Restrictions tightened on federal lands
OMAK — Fire season is still in town, with back-to-back weeks of lightning storms, multiple wildlands fires and updated burn bans ensuring we all get the message.
On Aug. 26, the Bureau of Land Management office in Spokane updated their fire restrictions for all of eastern Washington, including Okanogan County, to now also prohibit the use of off-road vehicles and smoking on public lands administered by the bureau and those lands of the Bureau of Reclamation.
In Benton, Chelan, Douglas, Franklin, Grant and Yakima counties, the discharge of firearms is also now banned except while engaged in lawful hunt pursuant to state, federal, or tribal law and regulations while on lands managed by either of the above bureaus.
Last weeks lightning storm, the evening of Aug. 25, also left its mark in parts of eastern Washington, sparking nine new fires in the Okanogan-Wenatchee National Forest, according to a Forest Service announcement.
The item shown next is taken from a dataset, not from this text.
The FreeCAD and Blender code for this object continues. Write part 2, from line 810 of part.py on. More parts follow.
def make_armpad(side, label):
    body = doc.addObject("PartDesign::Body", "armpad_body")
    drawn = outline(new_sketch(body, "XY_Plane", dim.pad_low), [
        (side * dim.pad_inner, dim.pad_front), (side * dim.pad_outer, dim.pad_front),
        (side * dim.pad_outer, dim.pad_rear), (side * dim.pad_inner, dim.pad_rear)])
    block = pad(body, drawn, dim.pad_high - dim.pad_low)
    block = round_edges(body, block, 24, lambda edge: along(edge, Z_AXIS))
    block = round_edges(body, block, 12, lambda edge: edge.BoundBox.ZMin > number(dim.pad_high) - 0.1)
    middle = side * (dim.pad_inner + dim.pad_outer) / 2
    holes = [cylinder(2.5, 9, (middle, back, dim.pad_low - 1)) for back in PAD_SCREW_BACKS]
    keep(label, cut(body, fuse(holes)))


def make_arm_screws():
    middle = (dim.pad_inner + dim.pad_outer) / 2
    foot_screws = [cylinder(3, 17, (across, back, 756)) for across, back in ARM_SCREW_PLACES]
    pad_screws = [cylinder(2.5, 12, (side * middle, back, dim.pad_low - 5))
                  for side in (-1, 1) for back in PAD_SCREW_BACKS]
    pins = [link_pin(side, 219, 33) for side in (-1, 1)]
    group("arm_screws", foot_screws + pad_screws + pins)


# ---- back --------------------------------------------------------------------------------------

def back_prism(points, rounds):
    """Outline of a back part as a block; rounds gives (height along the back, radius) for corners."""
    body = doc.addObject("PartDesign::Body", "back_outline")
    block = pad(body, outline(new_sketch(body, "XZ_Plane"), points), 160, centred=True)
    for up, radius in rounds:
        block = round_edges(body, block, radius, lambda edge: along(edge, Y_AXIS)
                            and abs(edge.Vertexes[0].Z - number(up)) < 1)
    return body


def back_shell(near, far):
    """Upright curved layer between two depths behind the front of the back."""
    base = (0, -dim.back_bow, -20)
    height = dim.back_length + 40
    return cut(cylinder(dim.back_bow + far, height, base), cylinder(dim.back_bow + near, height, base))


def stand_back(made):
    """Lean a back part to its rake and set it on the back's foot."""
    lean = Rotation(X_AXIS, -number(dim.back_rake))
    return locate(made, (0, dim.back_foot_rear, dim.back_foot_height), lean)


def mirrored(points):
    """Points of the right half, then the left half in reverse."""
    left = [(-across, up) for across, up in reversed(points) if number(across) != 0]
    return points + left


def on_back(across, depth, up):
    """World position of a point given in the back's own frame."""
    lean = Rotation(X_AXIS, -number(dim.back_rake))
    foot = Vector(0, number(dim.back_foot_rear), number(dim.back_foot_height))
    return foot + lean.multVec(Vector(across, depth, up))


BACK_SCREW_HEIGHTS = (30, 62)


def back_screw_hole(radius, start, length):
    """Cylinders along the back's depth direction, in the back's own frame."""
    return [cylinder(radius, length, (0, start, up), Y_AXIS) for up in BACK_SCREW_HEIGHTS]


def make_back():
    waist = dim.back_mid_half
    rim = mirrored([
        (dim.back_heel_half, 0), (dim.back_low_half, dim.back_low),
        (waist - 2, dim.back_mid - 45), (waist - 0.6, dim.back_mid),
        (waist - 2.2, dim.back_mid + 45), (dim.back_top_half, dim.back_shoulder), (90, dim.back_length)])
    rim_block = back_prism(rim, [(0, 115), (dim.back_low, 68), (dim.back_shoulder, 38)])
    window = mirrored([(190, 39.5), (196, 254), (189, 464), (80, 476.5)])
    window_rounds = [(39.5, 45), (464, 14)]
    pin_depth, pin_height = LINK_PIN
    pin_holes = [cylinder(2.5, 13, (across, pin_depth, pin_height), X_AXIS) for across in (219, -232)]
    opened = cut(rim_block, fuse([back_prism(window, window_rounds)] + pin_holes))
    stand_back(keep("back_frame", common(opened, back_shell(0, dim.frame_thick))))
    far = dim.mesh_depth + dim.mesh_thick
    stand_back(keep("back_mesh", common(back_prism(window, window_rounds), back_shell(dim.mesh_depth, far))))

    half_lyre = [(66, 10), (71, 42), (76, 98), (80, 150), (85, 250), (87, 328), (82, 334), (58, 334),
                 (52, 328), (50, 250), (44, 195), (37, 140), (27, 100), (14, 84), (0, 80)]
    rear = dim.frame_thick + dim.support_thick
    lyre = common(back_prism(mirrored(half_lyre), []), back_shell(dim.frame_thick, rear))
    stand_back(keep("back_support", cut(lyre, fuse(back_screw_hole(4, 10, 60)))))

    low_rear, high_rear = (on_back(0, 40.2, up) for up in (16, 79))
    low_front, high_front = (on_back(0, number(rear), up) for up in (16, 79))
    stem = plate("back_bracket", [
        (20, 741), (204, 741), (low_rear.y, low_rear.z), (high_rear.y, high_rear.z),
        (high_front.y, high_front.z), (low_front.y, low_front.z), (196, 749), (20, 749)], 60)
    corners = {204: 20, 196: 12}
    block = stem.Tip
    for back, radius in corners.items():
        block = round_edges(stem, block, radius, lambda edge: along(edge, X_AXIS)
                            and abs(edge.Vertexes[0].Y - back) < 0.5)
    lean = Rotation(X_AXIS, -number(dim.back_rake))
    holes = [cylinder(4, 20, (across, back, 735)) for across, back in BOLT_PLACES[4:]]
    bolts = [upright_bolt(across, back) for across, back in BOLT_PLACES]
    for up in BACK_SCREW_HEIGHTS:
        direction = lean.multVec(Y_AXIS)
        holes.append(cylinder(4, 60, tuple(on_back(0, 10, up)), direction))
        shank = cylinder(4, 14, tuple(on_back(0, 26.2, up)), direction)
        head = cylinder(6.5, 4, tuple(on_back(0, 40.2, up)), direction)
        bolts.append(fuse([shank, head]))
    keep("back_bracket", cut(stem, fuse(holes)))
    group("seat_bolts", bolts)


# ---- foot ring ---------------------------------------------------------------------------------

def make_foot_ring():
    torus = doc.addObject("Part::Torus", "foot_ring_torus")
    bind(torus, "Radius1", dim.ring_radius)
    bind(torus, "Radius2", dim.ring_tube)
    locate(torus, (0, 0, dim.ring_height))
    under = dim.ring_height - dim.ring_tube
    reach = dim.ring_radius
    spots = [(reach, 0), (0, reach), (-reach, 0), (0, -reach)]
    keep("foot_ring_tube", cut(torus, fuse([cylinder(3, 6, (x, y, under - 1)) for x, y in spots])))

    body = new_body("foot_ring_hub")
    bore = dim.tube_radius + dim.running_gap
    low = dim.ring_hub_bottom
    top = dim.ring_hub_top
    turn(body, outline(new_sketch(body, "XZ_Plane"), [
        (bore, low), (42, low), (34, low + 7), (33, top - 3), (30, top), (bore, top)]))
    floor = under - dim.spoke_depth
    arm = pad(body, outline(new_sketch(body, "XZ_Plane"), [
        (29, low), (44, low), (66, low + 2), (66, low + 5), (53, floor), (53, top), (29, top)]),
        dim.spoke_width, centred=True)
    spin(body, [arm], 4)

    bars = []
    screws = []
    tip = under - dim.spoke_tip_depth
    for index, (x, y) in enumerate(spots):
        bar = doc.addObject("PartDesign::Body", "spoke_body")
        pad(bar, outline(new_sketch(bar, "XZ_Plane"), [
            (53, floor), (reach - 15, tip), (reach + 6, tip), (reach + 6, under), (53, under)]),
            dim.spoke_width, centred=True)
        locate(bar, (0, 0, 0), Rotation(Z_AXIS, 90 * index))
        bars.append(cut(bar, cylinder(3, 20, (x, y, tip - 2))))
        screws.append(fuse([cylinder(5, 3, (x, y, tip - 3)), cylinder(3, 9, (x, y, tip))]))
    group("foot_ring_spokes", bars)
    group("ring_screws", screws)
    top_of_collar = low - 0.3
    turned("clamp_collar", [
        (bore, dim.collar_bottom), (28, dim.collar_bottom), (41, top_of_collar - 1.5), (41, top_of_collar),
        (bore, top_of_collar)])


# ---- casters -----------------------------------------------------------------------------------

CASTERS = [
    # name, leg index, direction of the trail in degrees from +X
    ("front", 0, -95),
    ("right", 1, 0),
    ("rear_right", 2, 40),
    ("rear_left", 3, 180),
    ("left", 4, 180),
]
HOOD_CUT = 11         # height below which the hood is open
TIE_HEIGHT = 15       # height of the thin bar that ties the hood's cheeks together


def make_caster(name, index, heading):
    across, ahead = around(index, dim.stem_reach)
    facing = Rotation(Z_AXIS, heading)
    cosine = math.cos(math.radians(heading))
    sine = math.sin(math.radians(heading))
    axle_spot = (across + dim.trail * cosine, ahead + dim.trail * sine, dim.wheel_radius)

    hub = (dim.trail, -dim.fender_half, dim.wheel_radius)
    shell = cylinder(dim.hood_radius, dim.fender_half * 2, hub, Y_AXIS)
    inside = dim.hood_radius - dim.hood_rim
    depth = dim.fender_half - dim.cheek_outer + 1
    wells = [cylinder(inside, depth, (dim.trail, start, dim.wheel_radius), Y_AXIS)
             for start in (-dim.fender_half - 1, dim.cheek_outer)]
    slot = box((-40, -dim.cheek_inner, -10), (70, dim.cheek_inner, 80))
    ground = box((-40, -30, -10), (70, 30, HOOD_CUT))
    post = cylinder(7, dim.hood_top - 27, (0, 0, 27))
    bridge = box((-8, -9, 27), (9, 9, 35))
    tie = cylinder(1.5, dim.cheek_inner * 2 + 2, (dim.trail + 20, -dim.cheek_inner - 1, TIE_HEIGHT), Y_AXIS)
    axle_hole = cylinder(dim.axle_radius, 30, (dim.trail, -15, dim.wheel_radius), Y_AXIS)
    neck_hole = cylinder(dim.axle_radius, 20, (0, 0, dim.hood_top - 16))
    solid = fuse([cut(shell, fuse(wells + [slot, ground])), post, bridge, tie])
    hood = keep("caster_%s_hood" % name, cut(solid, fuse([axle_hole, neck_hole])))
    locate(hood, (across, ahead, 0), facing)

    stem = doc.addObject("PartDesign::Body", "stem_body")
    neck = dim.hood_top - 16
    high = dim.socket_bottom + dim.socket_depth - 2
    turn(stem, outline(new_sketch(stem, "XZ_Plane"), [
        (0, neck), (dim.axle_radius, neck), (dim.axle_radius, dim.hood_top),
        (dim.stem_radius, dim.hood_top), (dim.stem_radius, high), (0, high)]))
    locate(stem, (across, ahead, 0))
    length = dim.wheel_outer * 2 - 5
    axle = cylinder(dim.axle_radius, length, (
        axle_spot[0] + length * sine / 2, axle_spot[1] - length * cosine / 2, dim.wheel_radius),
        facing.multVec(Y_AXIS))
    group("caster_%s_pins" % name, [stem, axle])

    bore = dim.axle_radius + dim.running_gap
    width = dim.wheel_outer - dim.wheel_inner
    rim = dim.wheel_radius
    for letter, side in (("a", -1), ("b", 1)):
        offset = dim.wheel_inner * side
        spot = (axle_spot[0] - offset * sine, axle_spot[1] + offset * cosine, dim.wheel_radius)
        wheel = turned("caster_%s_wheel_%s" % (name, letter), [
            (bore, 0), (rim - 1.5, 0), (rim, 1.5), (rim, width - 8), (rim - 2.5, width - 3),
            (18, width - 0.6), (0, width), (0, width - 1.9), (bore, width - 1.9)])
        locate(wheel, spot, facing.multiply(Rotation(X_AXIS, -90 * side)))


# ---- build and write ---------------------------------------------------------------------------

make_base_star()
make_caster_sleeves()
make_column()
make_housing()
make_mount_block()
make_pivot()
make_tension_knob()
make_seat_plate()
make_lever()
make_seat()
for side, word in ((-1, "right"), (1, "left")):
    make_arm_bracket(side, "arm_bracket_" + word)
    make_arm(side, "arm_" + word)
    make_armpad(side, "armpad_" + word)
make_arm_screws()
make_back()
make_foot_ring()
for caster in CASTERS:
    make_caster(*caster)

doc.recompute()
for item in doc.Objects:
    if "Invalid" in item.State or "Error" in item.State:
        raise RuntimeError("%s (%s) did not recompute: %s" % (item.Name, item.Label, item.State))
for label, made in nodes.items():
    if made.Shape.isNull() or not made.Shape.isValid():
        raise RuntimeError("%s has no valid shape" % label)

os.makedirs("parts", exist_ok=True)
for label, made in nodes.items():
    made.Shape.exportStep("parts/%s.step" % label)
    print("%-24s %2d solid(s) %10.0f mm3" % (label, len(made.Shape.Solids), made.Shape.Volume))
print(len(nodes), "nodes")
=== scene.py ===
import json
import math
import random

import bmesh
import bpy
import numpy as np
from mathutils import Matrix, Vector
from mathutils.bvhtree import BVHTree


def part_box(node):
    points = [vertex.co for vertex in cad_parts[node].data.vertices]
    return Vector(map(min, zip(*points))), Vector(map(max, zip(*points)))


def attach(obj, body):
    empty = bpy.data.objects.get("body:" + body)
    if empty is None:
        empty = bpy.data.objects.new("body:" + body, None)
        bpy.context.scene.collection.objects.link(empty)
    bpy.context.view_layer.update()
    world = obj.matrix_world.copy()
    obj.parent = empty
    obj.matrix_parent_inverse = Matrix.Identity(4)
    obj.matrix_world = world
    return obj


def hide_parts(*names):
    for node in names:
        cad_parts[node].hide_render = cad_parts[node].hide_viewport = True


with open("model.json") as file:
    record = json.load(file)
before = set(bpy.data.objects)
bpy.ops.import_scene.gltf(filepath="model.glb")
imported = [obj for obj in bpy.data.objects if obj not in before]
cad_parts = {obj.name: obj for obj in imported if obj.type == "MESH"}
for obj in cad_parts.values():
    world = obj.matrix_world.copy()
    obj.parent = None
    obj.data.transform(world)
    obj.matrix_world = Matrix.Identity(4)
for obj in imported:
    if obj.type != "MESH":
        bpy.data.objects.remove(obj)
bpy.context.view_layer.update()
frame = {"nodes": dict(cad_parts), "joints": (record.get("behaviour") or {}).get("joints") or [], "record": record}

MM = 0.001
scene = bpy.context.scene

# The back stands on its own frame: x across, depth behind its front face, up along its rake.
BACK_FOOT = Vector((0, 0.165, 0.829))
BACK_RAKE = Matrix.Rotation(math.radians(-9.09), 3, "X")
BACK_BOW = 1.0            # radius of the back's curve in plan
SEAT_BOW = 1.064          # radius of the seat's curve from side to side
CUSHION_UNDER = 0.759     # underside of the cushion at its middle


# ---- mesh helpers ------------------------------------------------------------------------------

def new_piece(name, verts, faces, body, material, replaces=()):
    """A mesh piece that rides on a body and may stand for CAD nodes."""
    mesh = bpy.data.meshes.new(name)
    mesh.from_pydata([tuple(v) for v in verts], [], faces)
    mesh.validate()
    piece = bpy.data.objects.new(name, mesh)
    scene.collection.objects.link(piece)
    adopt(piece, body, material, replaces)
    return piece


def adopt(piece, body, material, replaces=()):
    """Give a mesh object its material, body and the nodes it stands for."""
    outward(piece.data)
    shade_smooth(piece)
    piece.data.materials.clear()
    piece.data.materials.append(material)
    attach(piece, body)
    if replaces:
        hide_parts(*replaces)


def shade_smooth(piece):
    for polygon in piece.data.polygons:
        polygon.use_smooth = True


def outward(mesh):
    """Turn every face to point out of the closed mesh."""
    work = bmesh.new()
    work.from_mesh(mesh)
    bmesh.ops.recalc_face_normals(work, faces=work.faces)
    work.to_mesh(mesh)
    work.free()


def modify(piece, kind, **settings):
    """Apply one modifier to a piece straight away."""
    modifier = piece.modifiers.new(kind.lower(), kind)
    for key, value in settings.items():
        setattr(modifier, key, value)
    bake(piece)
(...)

Six of those fires popped up in the Methow Valley Ranger District. They include:
• 20-acre Parks Fire 1.5 miles south of the Canadian border. The fire is now being monitored after 12 smokejumpers initially responded to the blaze.
• Three-quarters of an acre Schull Creek Fire, 2 miles northwest of Deception Pass and 9 miles south of the Canadian border.
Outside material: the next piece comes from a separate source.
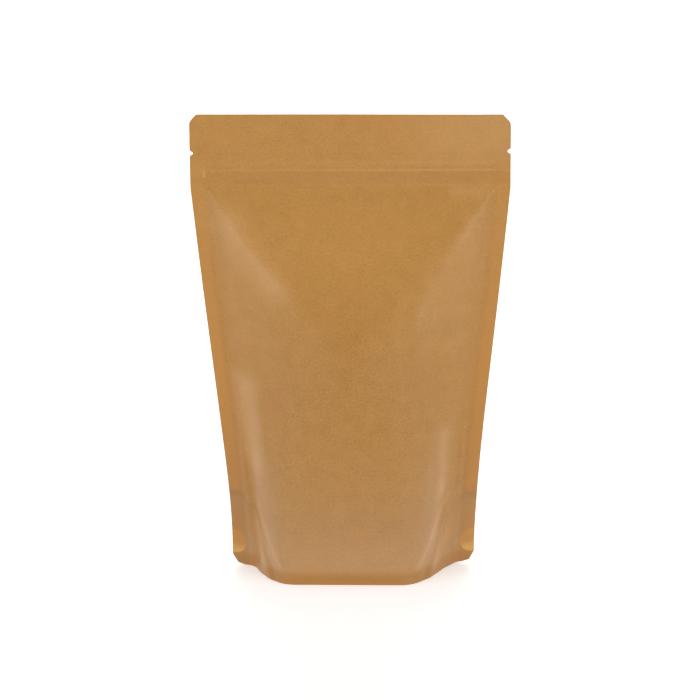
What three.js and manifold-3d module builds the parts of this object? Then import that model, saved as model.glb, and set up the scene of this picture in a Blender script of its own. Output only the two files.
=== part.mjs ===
// A filled kraft stand-up pouch, shut by its press strip and standing on its gusset.
// Millimetres, +Z up, the front faces -Y, the origin is on the ground below the middle.
import * as THREE from 'three';
import Module from 'manifold-3d';

// The flat pouch, as it leaves the sealing line
const FLAT_WIDTH = 160;
const SIDE_SEAL = 6.5;
const BOTTOM_SEAL = 6;
const GUSSET = 39;
const TOP_CUT = { width: { left: 3.6, right: 4.0 }, rounding: 0.8 };
const BOTTOM_CUT = { width: { left: 2.7, right: 2.5 }, height: 4.6 };
const NOTCH = { level: { left: 214.4, right: 215.1 }, depth: 1.7, height: 2.6 };
const FILM = 0.6;

// The filled pouch
const HEIGHT = 234;
const BODY_TOP = 197;
const NARROWING = { linear: 19.4, square: 3.0, foot: 4.4 };
const FAN_REACH = 0.46;
const SEAL_BEND = 0.07;

// The foot of the body: the skirt flares under a slight belly, the body leans to the left of its
// seams from a short reach out of them, the left seam is drawn forward, and all of it stands a
// little to the right of the top
const SKIRT_FLARE = 1.6;
const BELLY = { height: 1.2, level: 20, reach: 14 };
const BODY_SHIFT = { left: 2.0, reach: 10 };
const SEAM_SHIFT = { forward: 4.5, from: 0.78 };
const FOOT_SHIFT = 0.35;

// The ends of the foot: the right seam stands a little off the ground, and both rise outwards
const CORNER_LIFT = { left: 0, right: 0.7 };
const CORNER_RISE = 1.3;

// The right end of the flat top bends back a little, and its edge is cut a little askew
const TOP_CURL = 1.6;
const TOP_SLOPE = 0.45;

// The body stands proud above a crease that runs from the gusset's top down to each front corner
const CREASE = { left: { start: 30, end: 62.5 }, right: { start: 33, end: 67 } };
const SHOULDER = 0.8;

// The press strip across the top: a raised band with two ridges
const STRIP = { low: 199.5, high: 212.5, proud: 0.18, ridges: [205.9, 209.7], ridge: 0.2, ridge_width: 1.3 };

// The gusset underneath: flat on the ground in the middle, rising to its fold at the side seals.
// Its round seal leaves the bottom seal at start, the skirt around it is a wall thick, and the
// solid keeps its full thickness beyond the reach, a share of the way to the side seal
const UNDERSIDE = { start: 33, wall: 1.4, run: 15, rise: 1.4, below: 0.4, reach: 0.86 };

const STEPS = 200;
const COLUMNS = 16;

const HALF = FLAT_WIDTH / 2;
const PANEL = HALF - SIDE_SEAL;

const clamp = (x, low, high) => Math.min(Math.max(x, low), high);

function ramp(x, from, to) {
  const t = clamp((x - from) / (to - from), 0, 1);
  return t * t * (3 - 2 * t);
}

// How far a level lies down the body: 0 at the strip, 1 on the ground
const drop = (z) => clamp((BODY_TOP - z) / BODY_TOP, 0, 1);

function halfWidth(t) {
  return HALF - NARROWING.linear * t - NARROWING.square * t ** 2 + NARROWING.foot * t ** 6;
}

// Share of a section's steepest turn at q, from the middle (0) to the side seal (1).
// Under the strip the panel fans out from its upper corner, so a V stands on each side of a
// flat triangle; further down it is a rounded front with a steep side.
function turn(q, t) {
  const fan = ((1 - q) / Math.max(t, 1e-6)) * FAN_REACH;
  const upper = 0.3 * ramp(fan, 1.06, 0.9) + 0.7 * ramp(fan, 0.92, 0.3);
  const foot = ramp(t, 0.6, 1);
  const crown = 0.3 * (1 - foot) * clamp(q / 0.6, 0, 1) ** 1.4;
  const side = 0.8 * ramp(q, 0.25 + 0.08 * foot, 0.62 - 0.08 * foot) + 0.2 * ramp(q, 0.5, 0.85);
  const lower = crown + (1 - crown) * side;
  const blend = ramp(t, 0.3, 0.72);
  return (upper + (lower - upper) * blend) * ramp(1 - q, 0, SEAL_BEND);
}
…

And the following fires are all one-tenth of an acre or smaller: Big Face Creek, 4 miles south of the border; Three Fools Fire, 7 miles south of the border; Power Mountain Fire, 8 miles south of the border; and the Skagit Fire, ½-mile south of the border.
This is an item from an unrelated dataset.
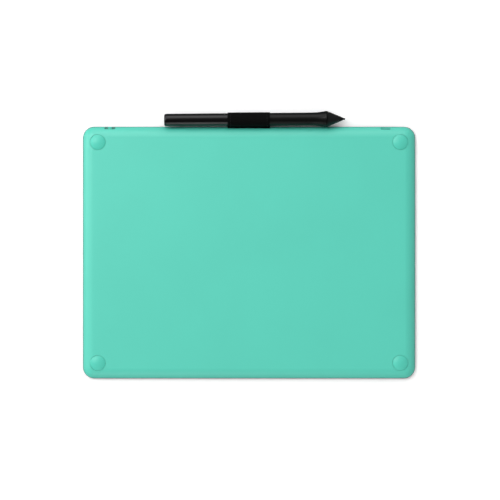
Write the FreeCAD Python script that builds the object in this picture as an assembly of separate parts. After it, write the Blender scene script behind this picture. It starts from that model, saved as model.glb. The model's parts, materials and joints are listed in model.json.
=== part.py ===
import FreeCAD, Part
import math
import os

# Pen drawing tablet, lying on its face, with its pen in the cloth loop of its long edge.
# X runs along the long side, Y towards the pen, Z out of the tablet's back.
# The origin is the middle of the drawing face.  All sizes are in millimetres.

V = FreeCAD.Vector

# ---------------------------------------------------------------- the case
tablet_length = 264.0
tablet_width = 200.0
corner_radius = 9.0          # outline of the front panel, seen from above
front_depth = 2.2            # front panel, from its face to the joint line
front_wall = 3.2             # its upright border
front_floor = 1.4            # its floor between the borders
back_height = 8.0            # flat of the back above the face
cover_inset = 0.3            # the back cover stands in this far from the front panel
cover_rim = 0.4              # upright rim of the cover above the joint line
cover_wall = 1.5
edge_flat = 0.3              # the rounded edge stops this short of the corner's centre
face_edge = 0.5              # rounding of the front panel's outer edge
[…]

High fire danger, forecasted by both the Forest Service and the National Weather Service for this past weekend, had the service ready for potential new fires. Restrictions are still in effect for National Forest lands.
Maurice Goodall, director of the county’s Emergency Management, said that though there have been lighting strikes throughout the county the past two weeks, specifically Aug. 19 and last Thursday, Aug. 25, we’ve been pretty lucky with moisture and rain coming right after them.
“Basically, the weather just doused them,” Goodall said. “Not to say the fires were done at that point, but its enough that it allows crews to safely get up there and put them to bed.”
Goodall said that for many of these fires, though relatively small, the location makes it difficult for crews to easily attack the blazes, though they are still doing great work.
“I think also, the public has done a great job of calling in these fires and smoke they see to dispatch,” Goodall added.
The largest strike from Aug. 19 was in the Riverside area with about 21.6 acres burned, this past Thursday saw the relatively largest, though accurate acreage is not yet available, in the Pleasant Valley and Chiliwist Butte areas.